We’ve also gotten a little lucky. For example, our first-ever company Twitter thread popped, driving ~260k+ impressions and hundreds of visits back to our site.

So the traffic is looking good, but there were definitely some things that needed improvement…

SEO URLs: His first piece of constructive feedback was that our URLs are not very SEO-friendly. As soon as he said it, it seemed obvious. But we hadn’t thought of SEO at all when picking them.

I’m still not quite sure what it takes to choose a URL that is SEO-friendly, but it’s good to have something specific to focus on. I’ll learn that, create a playbook for how we pick URLs, then update all the old ones sooner rather than later.

Calls To Action: By the time he saw our site, we had two main C2A’s – one that was a pop-up, and another sitting at the bottom of the page. We need more. He gave me a few good tips which I’m going to incorporate into our content…

  • In-Line C2A’s: I’m going to add email collection boxes directly to our content. I haven’t checked yet, but I think HubSpot makes this easy.
  • Pop-Ups: We have one, but it only triggers if you either scroll half way down the page, or try to leave. The exit-intent is good, but I wish I could control it by time spent on-page. HubSpot seems like it should be able to do this, but if it is, the settings aren’t very easy to find.

Publishing: By the time Captera hit 1m+ visits per month, they had a writing team of 10 full-time writers producing 2-3 pieces per week. I have heard of other publications doing more with less, but it’s nice to know that we should factor this into our expectations.

Currently, I’m the only one working on content. BUT we get help, since our members write the first draft of most our pieces. So really, my job is more editor/curator than anything else, and while our current system couldn’t scale to 20-30 articles per week, I think it allows us to punch above our weight class while we let the business grow big enough to support a larger content team.

Consistency Was Key: JP gave me some tips on how writers selected and scheduled content too. Each quarter, they planned which articles they’d publish based on…

  • Keyword Research
  • Conversations going on in the community
  • News

They made a point to have each writer focus on one topic, and they published on the same days/times each week (unless there was a major holiday that would decrease readership).

Writers were focused on a mix of SEO and social pieces, where the SEO pieces were quite targeted, and the social pieces were designed to cause a stir in the community and get shared a lot.

They also had a quote for updating articles each quarter, since Google loves when articles are kept up to date.

Distribution: A major part of their strategy was sharing the articles in LinkedIn / Facebook Groups full of people in their target audience.
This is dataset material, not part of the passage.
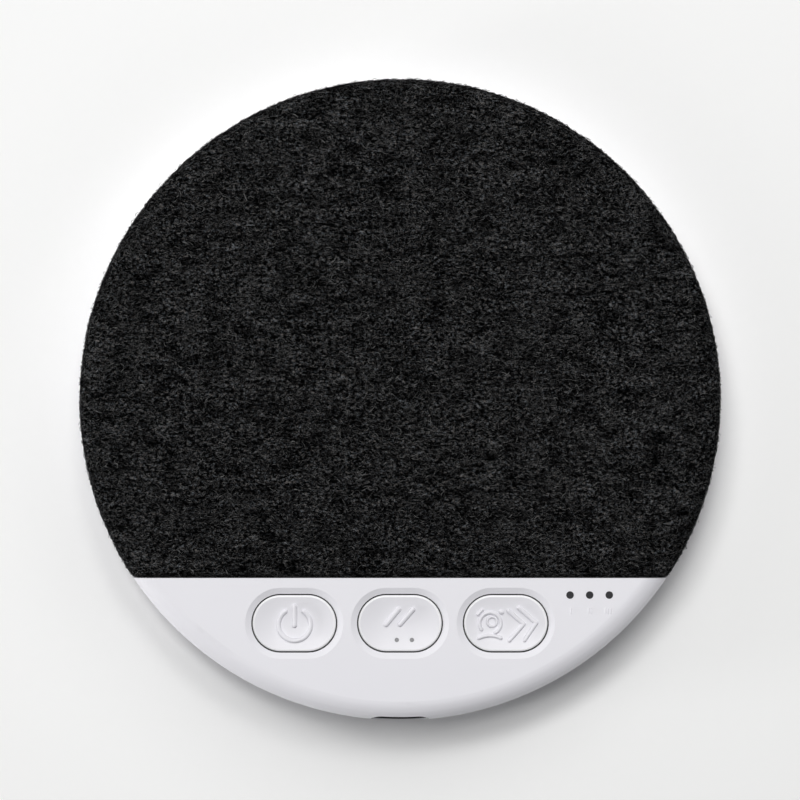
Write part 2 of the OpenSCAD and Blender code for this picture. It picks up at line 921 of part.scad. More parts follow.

We had planned to do organic sharing on Twitter and LinkedIn. Plus some organic stuff on Hacker News and Reddit.

But the idea of finding dedicated groups on LinkedIn or Facebook had completely escaped me. I think Discords or Slack communities would be good too.

Overall, it was a super helpful meeting, and JP was really generous with his time. I pulled a few key ideas that I think will help us get more reach, and tighten up our funnels a bit. Both of which will definitely save us time in our goal to grow the site.